Perlambatan ekonomi pun berpotensi akan terjadi apabila harga terus bergejolak akibat mahalnya minyak. Jika inflasi jadi tinggi, dunia usaha akan terganggu, utamanya pangan. Hal ini akan memberi pengaruh besar pada pertumbuhan ekonomi Sulsel.
Oleh sebab itu, dikatakan Wahyu, Provinsi Sulsel perlu memperkuat lima sektor utama dalam upaya mengimbangi potensi buruk yang bisa saja terjadi. Lima sektor tersebut adalah industri pengolahan, pertanian, pertambangan, perdagangan, dan konstruksi.

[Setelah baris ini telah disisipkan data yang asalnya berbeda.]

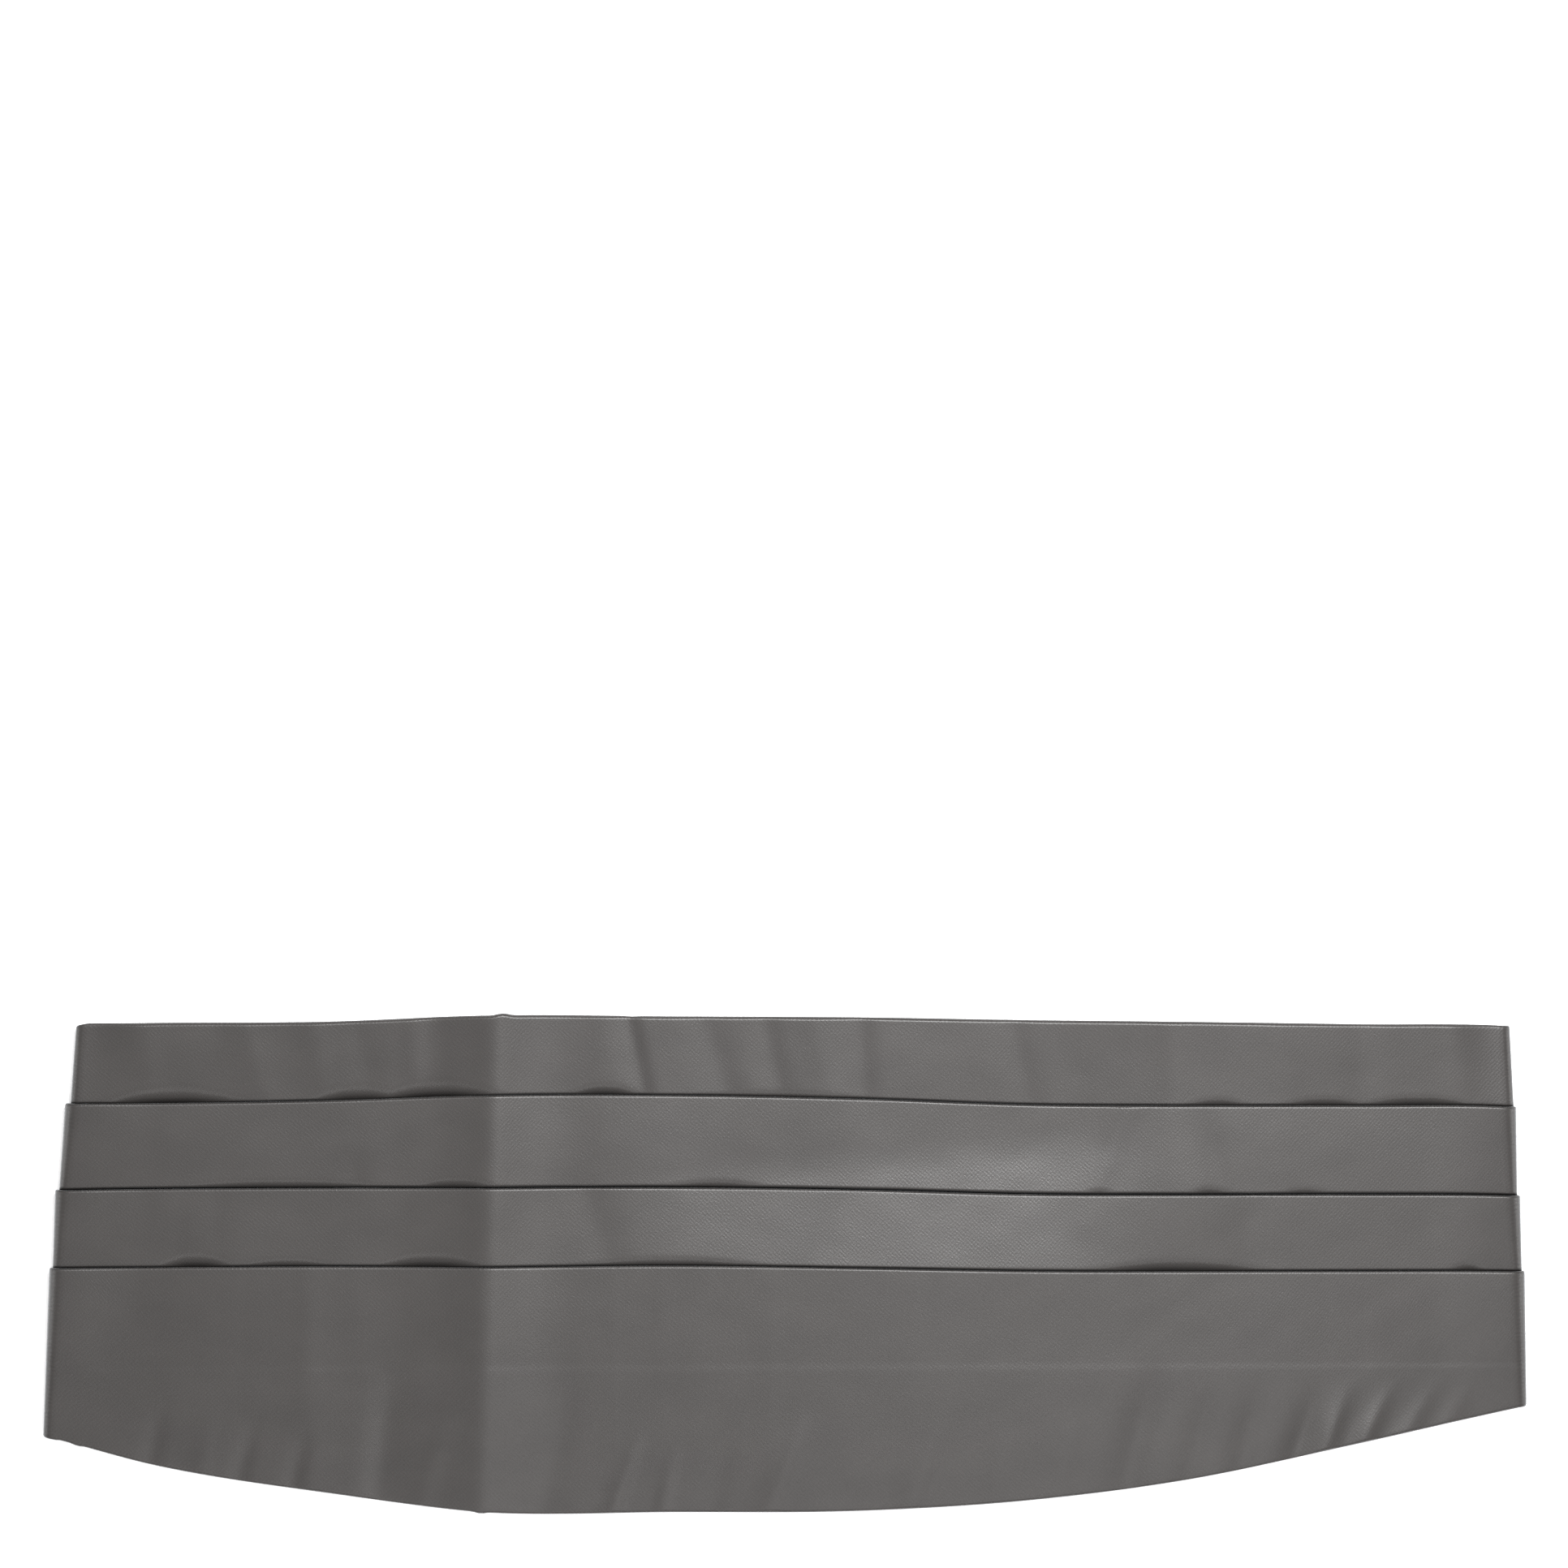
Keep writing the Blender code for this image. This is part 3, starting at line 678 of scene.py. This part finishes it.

Pertanian menjadi sektor yang paling utama, khususnya pada pengembangan di sisi hulu dan hilir. Saat ini pangsa sektor pertanian bagi perekonomian Sulsel mencapai 21% atau menjadi penyumbang mayoritas. Program-program unggulan seperti mandiri benih perlu ditingkatkan untuk menjaga produksi dan pasokan pangan di daerah.
Perlu juga dikembangkan program irigasi dan pompanisasi di tiap daerah karena sangat bermanfaat dalam meningkatkan produktivitas.
"Ke depan sektor pertanian juga perlu didukung oleh hilirisasi. Rumput laut contohnya, mesti ada produk turunan. Begitu pun dengan bawang dan cabai. Inilah nantinya ang memberikan nilai tambah untuk pertumbuhan ekonomi Sulsel," tutur Wahyu.